** begin Recorded data **

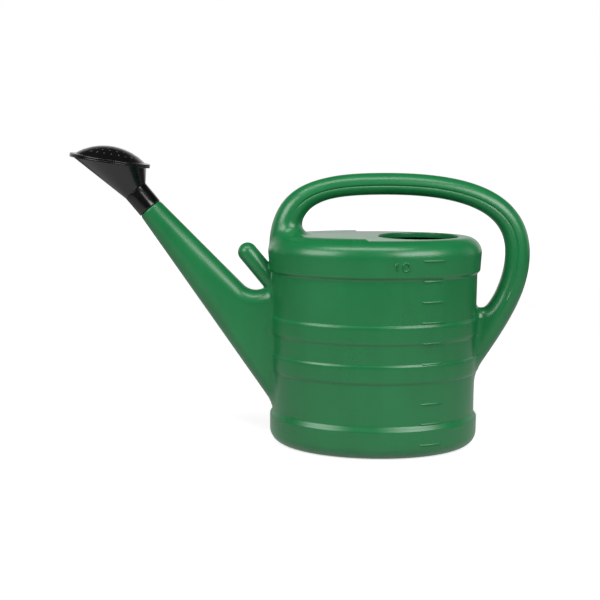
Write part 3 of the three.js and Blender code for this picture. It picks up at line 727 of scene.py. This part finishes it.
def tank_inside():
    """The space in the tank with the way in through the filler: down its flared edge, round
    the turned-down lip, out under the top, down the side and over the base."""
    angles = full_turn(96)
    outer, upper = FILLER_RADIUS + FILLER_ROUND, TANK_HEIGHT - FILLER_ROUND
    edge = arc(outer, upper, FILLER_ROUND, 84, 180, steps=6)
    lower = TANK_HEIGHT - LIP_DROP + LIP_ROUND
    lip = arc(FILLER_RADIUS + LIP_ROUND, lower, LIP_ROUND, 180, 360, steps=8)
    hole = filler_ring(angles, [outer], [TANK_HEIGHT + FILLER_CLEAR])
    down = filler_ring(angles, *edge)
    turned = filler_ring(angles, *lip)
    above = filler_ring(angles, [FILLER_RADIUS + WALL], [TANK_HEIGHT - WALL])
    rim = arc(RIM_PROUD - RIM_RADIUS, TANK_HEIGHT - RIM_RADIUS, RIM_RADIUS - WALL, 90, 0, steps=8)
    heights = side_heights(step=14.0, finer=1.6, reach=1.6)[-2:0:-1]
    corner = arc(FOOT_PROUD - FOOT_RADIUS, FOOT_RADIUS, FOOT_RADIUS - WALL, 0, -60, steps=5)
    floor = RECESS_DEPTH + WALL
    side = [
        oval(angles, *rim),
        oval(angles, side_proud(heights) - WALL, heights),
        oval(angles, *corner),
        oval(angles, corner[0][-1] - FLOOR_INSET, floor, scale=np.linspace(1, 0.1, 8)),
    ]
    top = ring_blend(above[0], side[0][0], shares=np.linspace(0, 1, 9)[:-1])
    return solid("tank_inside", [np.concatenate([hole, down, turned, top, *side])])


def spout_bore():
    """The water's way through the spout and the spigot, with the spigot's mouth eased."""
    columns = 48
    bore = SPIGOT_RADIUS - WALL
    mouth = arc(bore + MOUTH_ROUND, SPIGOT_LENGTH - MOUTH_ROUND, MOUTH_ROUND, 100, 180, steps=4)
    beyond, straight, widened = SPIGOT_LENGTH + MOUTH_CLEAR, [10.0, -2.0], -5.0
    rows = spout_grid(skin=WALL, straight_rows=16, round_rows=12, columns=columns)
    rings = [
        spout_round([SPIGOT_RADIUS - MOUTH_FLARE], [beyond], columns),
        spout_round(*mouth, columns),
        spout_round(bore, straight, columns),
        spout_round([SPOUT_HALF - WALL], [widened], columns),
        settled(rows[2:-1], lambda p: spout_distance(p) + WALL, steps=6),
        rows[-1:],
    ]
    return solid("spout_bore", [np.concatenate(rings)])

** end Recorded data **

Repeat the lines above exactly.

» **Reply to the exercise**
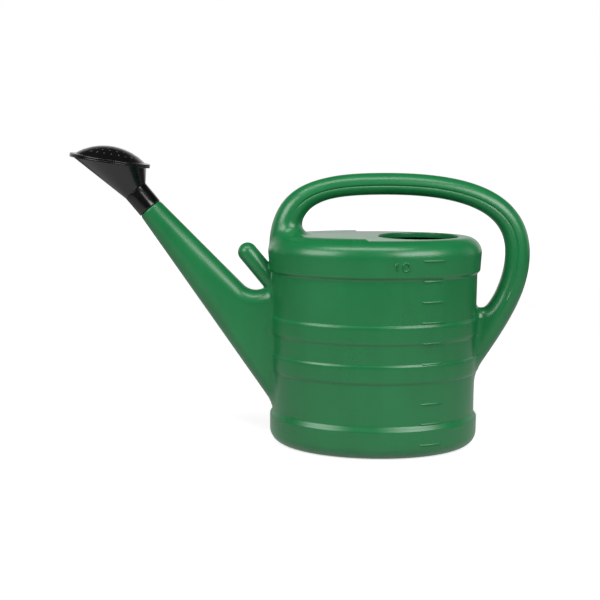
Write part 3 of the three.js and Blender code for this picture. It picks up at line 727 of scene.py. This part finishes it.
def tank_inside():
    """The space in the tank with the way in through the filler: down its flared edge, round
    the turned-down lip, out under the top, down the side and over the base."""
    angles = full_turn(96)
    outer, upper = FILLER_RADIUS + FILLER_ROUND, TANK_HEIGHT - FILLER_ROUND
    edge = arc(outer, upper, FILLER_ROUND, 84, 180, steps=6)
    lower = TANK_HEIGHT - LIP_DROP + LIP_ROUND
    lip = arc(FILLER_RADIUS + LIP_ROUND, lower, LIP_ROUND, 180, 360, steps=8)
    hole = filler_ring(angles, [outer], [TANK_HEIGHT + FILLER_CLEAR])
    down = filler_ring(angles, *edge)
    turned = filler_ring(angles, *lip)
    above = filler_ring(angles, [FILLER_RADIUS + WALL], [TANK_HEIGHT - WALL])
    rim = arc(RIM_PROUD - RIM_RADIUS, TANK_HEIGHT - RIM_RADIUS, RIM_RADIUS - WALL, 90, 0, steps=8)
    heights = side_heights(step=14.0, finer=1.6, reach=1.6)[-2:0:-1]
    corner = arc(FOOT_PROUD - FOOT_RADIUS, FOOT_RADIUS, FOOT_RADIUS - WALL, 0, -60, steps=5)
    floor = RECESS_DEPTH + WALL
    side = [
        oval(angles, *rim),
        oval(angles, side_proud(heights) - WALL, heights),
        oval(angles, *corner),
        oval(angles, corner[0][-1] - FLOOR_INSET, floor, scale=np.linspace(1, 0.1, 8)),
    ]
    top = ring_blend(above[0], side[0][0], shares=np.linspace(0, 1, 9)[:-1])
    return solid("tank_inside", [np.concatenate([hole, down, turned, top, *side])])


def spout_bore():
    """The water's way through the spout and the spigot, with the spigot's mouth eased."""
    columns = 48
    bore = SPIGOT_RADIUS - WALL
    mouth = arc(bore + MOUTH_ROUND, SPIGOT_LENGTH - MOUTH_ROUND, MOUTH_ROUND, 100, 180, steps=4)
    beyond, straight, widened = SPIGOT_LENGTH + MOUTH_CLEAR, [10.0, -2.0], -5.0
    rows = spout_grid(skin=WALL, straight_rows=16, round_rows=12, columns=columns)
    rings = [
        spout_round([SPIGOT_RADIUS - MOUTH_FLARE], [beyond], columns),
        spout_round(*mouth, columns),
        spout_round(bore, straight, columns),
        spout_round([SPOUT_HALF - WALL], [widened], columns),
        settled(rows[2:-1], lambda p: spout_distance(p) + WALL, steps=6),
        rows[-1:],
    ]
    return solid("spout_bore", [np.concatenate(rings)])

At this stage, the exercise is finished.